Tandoori Style Lambchops
Yield: 4 servings
A tandoor is a fire-hot vertical charcoal oven used in Eastern Indian cooking. Traditional tandoori dishes are marinated in an aromatic spicy yogurt sauce and then cooked in the tandoor. This western version is grilled on a charcoal grill or broiled in a high heat oven to mimic the signature taste of a traditional tandoori dish.
INDIAN FORMULA
1 tablespoon coriander
2 teaspoons cumin
2 teaspoons garam masala
1 1/2 teaspoons turmeric
1/8-1/4 teaspoon cayenne
1 tablespoon garlic-ginger paste (see note)
LAMB
1 teaspoon salt
1 cup plain yogurt
1/4 cup chopped cilantro
8 lamb chops, preferably from the loin or rib
Blend the Indian Formula ingredients with the salt, yogurt and cilantro in a large bowl.
Add the meat, spreading the thick marinade onto the lamb chops, coating all sides. Marinate in the refrigerator for at least 3-4 hours, up to 8 hours for tender meat, and up to 24 hours for tougher cuts.

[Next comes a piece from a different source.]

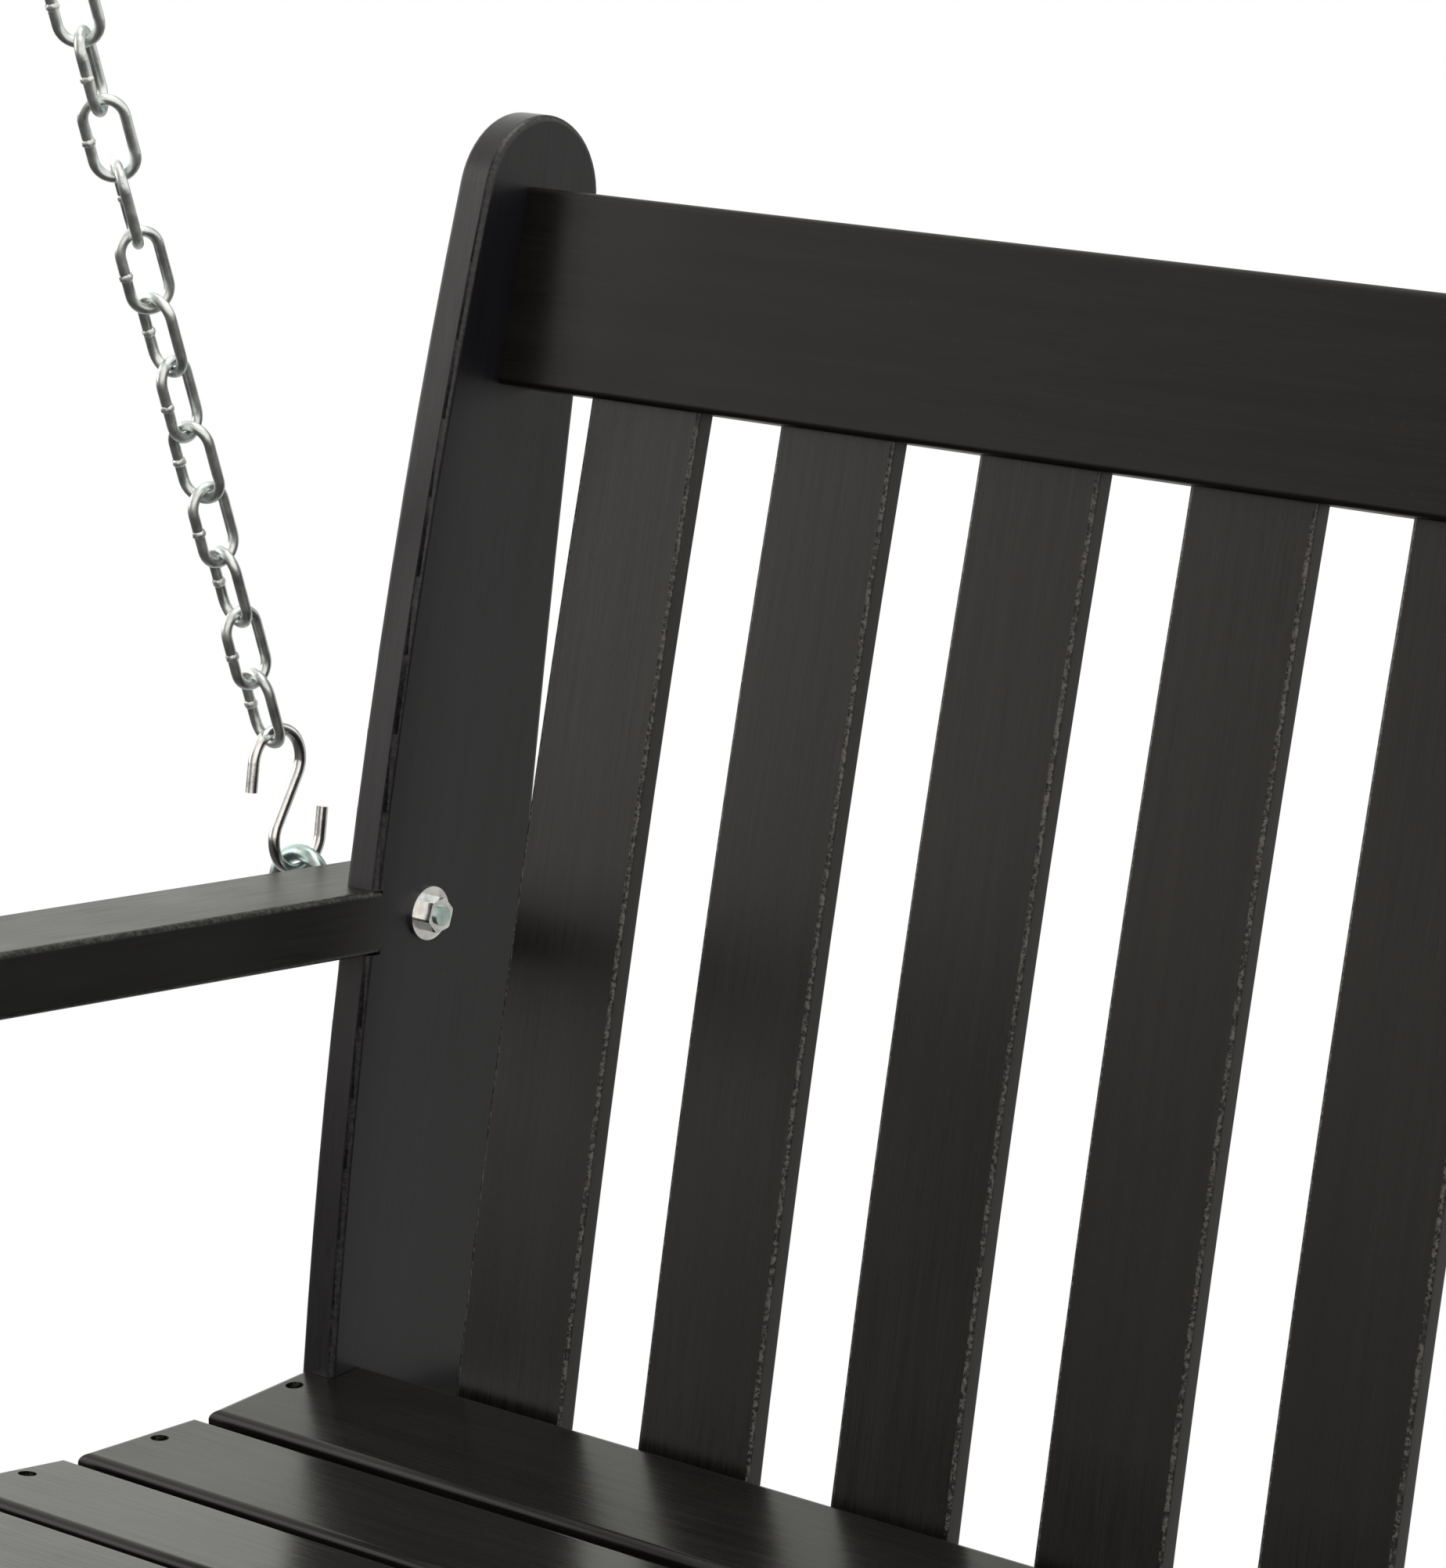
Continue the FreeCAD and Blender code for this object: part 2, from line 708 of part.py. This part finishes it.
front_eye = hung(front_eye_y, eye_bolt_front[1] + eye_radius)
legs = {
    "rear": (rear_eye, rear_links),
    "front": (front_eye, front_links),
}
for name, (eye, links) in legs.items():
    links_made = chain(eye, links)
    hook = leg_hook(eye, links)
    export("chain_%s_left" % name, group(links_made))
    export("chain_%s_right" % name, group([mirror(shape) for shape in links_made]))
    export("s_hook_%s_left" % name, hook)
    export("s_hook_%s_right" % name, mirror(hook))

hanger = {
    "top_ring": ring(),
    "hanger_link": hanger_link(),
    "hanger_bush": bush(),
    "pivot_pin": pivot_pin(),
    "ceiling_plate": hanger_plate(),
}
for name, shape in hanger.items():
    export(name + "_left", shape)
    export(name + "_right", mirror(shape))
export("pivot_nuts", group([pivot_nut(), mirror(pivot_nut())]))
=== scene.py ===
import math

import bmesh
import bpy
from mathutils import Matrix, Vector


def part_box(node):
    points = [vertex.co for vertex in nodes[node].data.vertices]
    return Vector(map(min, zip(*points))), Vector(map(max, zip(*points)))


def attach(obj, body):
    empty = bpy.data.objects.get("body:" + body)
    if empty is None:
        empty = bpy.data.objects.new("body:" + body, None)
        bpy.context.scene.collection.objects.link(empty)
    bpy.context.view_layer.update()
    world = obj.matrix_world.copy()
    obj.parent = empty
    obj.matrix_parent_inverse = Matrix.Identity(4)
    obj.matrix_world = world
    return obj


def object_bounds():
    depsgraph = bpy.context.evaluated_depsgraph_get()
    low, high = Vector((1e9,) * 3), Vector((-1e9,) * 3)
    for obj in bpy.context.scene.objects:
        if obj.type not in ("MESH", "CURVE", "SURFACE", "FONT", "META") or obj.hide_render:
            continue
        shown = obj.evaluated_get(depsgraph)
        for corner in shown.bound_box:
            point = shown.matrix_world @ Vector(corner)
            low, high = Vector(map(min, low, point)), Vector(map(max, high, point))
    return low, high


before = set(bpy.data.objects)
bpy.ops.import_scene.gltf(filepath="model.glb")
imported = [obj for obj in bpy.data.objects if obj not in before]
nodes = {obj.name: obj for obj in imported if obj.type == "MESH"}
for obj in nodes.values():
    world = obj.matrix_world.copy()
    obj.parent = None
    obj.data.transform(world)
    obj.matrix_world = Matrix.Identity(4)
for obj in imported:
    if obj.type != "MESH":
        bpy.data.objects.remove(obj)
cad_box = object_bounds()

swing = "swing"
same_point = 1e-6        # vertices nearer than this are one

# Camera: a long lens, high and to the right of the bench's left end
right_of_post = 1.668
before_post = 1.7655
above_post_foot = 0.9772
azimuth = math.radians(38.987)
elevation = math.radians(14.020)
roll = math.radians(0.119)
post_low, post_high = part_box("back_post_left")
camera_place = Vector((post_high.x + right_of_post, post_low.y - before_post, post_low.z + above_post_foot))
camera_turn = (Matrix.Rotation(azimuth, 4, "Z") @ Matrix.Rotation(math.pi / 2 - elevation, 4, "X")
               @ Matrix.Rotation(roll, 4, "Z"))
lens_data = bpy.data.cameras.new("camera")
lens_data.sensor_width = 36.0
lens_data.lens = 127.1
lens_data.clip_end = 200.0
camera = bpy.data.objects.new("camera", lens_data)
bpy.context.scene.collection.objects.link(camera)
camera.matrix_world = Matrix.Translation(camera_place) @ camera_turn
bpy.context.scene.camera = camera
bpy.context.scene.view_settings.view_transform = "Standard"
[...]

Fire up a charcoal grill or heat the broiler, placing the rack in the center of the oven. Grill or broil 3-4 minutes on each side for medium-rare, adding 1-2 minutes each side for medium done.
Note: Garlic-Ginger Paste - This is a simple handy seasoning for a variety of Eastern dishes. You can measure tablespoonfuls into little zip-lock bags or pour the paste into ice cube holders for easy "grab and go" use.
10 cloves garlic
1 1/2-inch piece ginger
water
touch of lemon juice (to keep from coloring)
Blend the garlic and ginger in a food processor or blender until pureed, adding a little water to help it blend. Squeeze in the lemon juice. Store in the refrigerator for several days, or freeze for several months.